Константин. Петербург, 4 февраля 1820 года

Вчера вечером в 6 часов похоронили мы в Невском младенца. Пушкин, Ваниша, Лонгинов, Бенкендорф и я ездили туда и опустили ангела в землю. Бедный Воронцов чрезвычайно огорчен. Жене его прежде десяти дней не скажут; для здоровья ее как нельзя лучше. Ее уверили, что нельзя принести дитя, потому что в сенях холодно. Она согласилась ждать дней десять. Бедная мать!

Граф Бальмен, что в Сент-Элен, сделан флигель-адъютантом, женится на дочери тамошнего английского губернатора и там остается.

Александр. Москва, 10 февраля 1820 года

Волков сейчас от меня, в больших хлопотах: третьего дня была дуэль между Бакуниным, свитским офицером, и Сомовым, служащим в водяных коммуникациях. У Бакунина прострелена нога, и боятся, что придется пилить ногу. Секундантом был Гриша Корсаков. Это бесит Волкова, который должен был обо всем донести. Ты спросишь, за что дрались? Все вышло из пустяков. Сомов, бывши в Благородном собрании, изъявлял сожаление, что не был у Татищевой в маскараде; на это отвечает Бакунин: «Да ты бы мне сказал, я бы тебя представил Татищевой», – на что Сомов возразил: «Ты, брат, слишком молод сам, чтобы представлять других». Разошлись, пошли обедать. Бакунин одумался и после обеда дает пощечину Сомову, приняв в обиду слова его. Этот, также одумавшись, вызывает того на другой день на дуэль. О Бакунине не жалеют; говорят, что он уже раз пять дрался и, что называется, бретер. Закревский говорит, что следовало бы всех дравшихся и секундантов тотчас арестовать. Волков не может, конечно, предупредить беспорядки, кои происходят даже в Петербурге, под глазами императора; но все ему досадно, что эта мода хочет заводиться и здесь. Совершенная напасть проклятые эти дуэли!

Вот тебе на! Является надоедала Метакса. Он мне дал выписку из письма Мазаровича, который ему пишет то же, что тебе; мы это, однако же, напечатаем в московских газетах.

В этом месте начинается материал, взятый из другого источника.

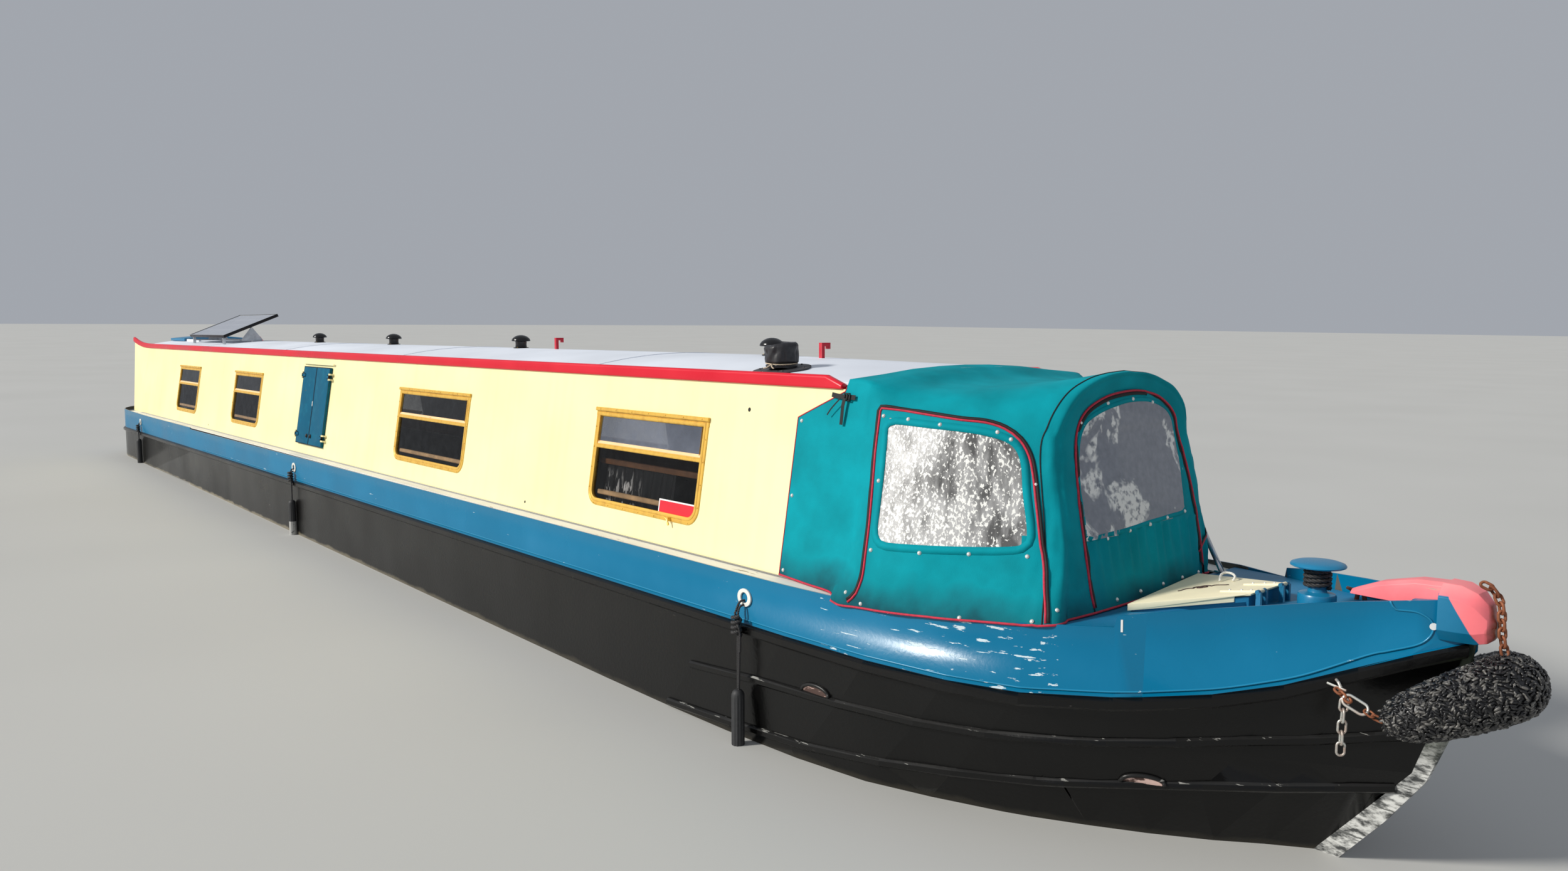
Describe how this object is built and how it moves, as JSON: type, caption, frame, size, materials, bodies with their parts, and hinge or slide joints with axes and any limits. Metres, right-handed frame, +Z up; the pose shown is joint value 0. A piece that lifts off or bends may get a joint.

Я все сомневался, чтобы у тебя был такой прекрасный кабинет, как здесь. По описанию тревоги, воспоследовавшей от нерадения живописцев и людей, вижу, что у тебя сделалось было повторение юсуповской беды в Архангельском; пожар там имел тот же самый повод, только что топлено было стружками. Страхов уже писал, и все устроено у нас. Татищева, у которой был маскарад, нам незнакома; это жена Алексея, брата Ростислава Евграфовича, одна дочь уже за Савеловым, племянником Дмитрия Александровича Гурьева. Этот Савелов вдруг приехал потихоньку из деревни, явился маскированный к теще, танцуя польский с нею, убедил ее идти в последнюю комнату, говоря, что должен ей сообщить тайну без свидетелей. Долго не соглашалась, наконец пошла; он снял маску, и она узнала зятя своего. Ту же фарсу сделал он и с женой своею.